1. One legal abortion committed in the United States is forgivable by a merciful redeemer, especially if there never is a second abortion committed by the legalistic murderer.  A forced, unnatural abortion still is murder, but it s legal murder in many anti-Messiah nations such as the United States. The parent(s) of the aborted person have to admit their child ended up in the trash, but wasn't thrown out into the ditches like a piece of litter. Littering is still illegal in most  states, and people who refuse to stop littering are worse than a person who has one abortion and then repents of their sin.

2. Since Michigan roadways are still extremely filthy in most areas, a more truthful advertising campaign slogan should start, such as :' Visit Michigan If You Want to Be Discouraged about the Environment' or 'Impure Dirty MIchigan Awaits Your Arrival' or even better 'Snnta Claus and the Easter Bunny Still Haven't Done Good Works in Michigan. Come and Donate Your  Garbage Patrol Skills To MIchigan for FREE! I hope you appreciate my realistic opinions about the lazy, Michigan youths who should clean up the state on April 16th instead of sitting in anti-Israelite church pews like a bunch of Playboy bunnies waiting for pigs to fly into their Mock Chicken Aldredo.

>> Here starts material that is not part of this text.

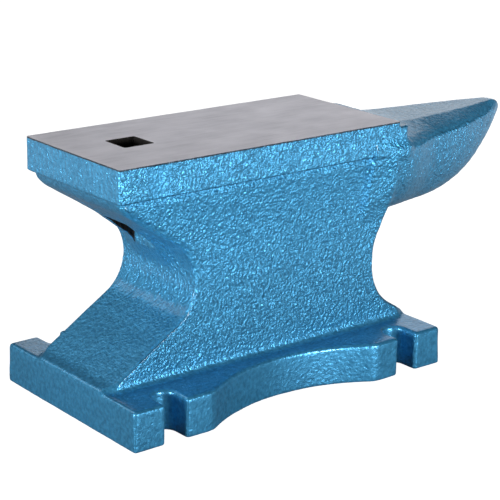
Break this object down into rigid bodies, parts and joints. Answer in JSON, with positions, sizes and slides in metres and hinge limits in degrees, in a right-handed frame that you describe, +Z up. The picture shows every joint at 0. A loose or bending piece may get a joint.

3.  Choosing to become a 'believer' in the Messiah of Israel is like choosing a fishing vessel to work on until you 'grow cold' (death, hopefully natural).  'Captain Messiah' is a true Israelite, not a unclean beast trying to get into a water-ski show next to Santa's elves and the yeast-filled, anti-Messiah pork-laden Easter buffets. Once abound 'Ship Salvation', if you do not do as the true Israelite instructs you to do, at best you get a 'dishonorable discharge, which means that 'Captain Messiah' won't kill you, but he also can't give you a good recommendation. By default, you automatically end up on  anti-Messiah's squadron, and your heart and mind will not get holier. Increasing in unholiness=God hardening your heart. Liars lure you and then the unholy mind is attracted to fellow liars and deceivers, resulting in a complete and usually permanent lack of attraction to those who represent the Truth and the way of the commandment-keeping Israelites.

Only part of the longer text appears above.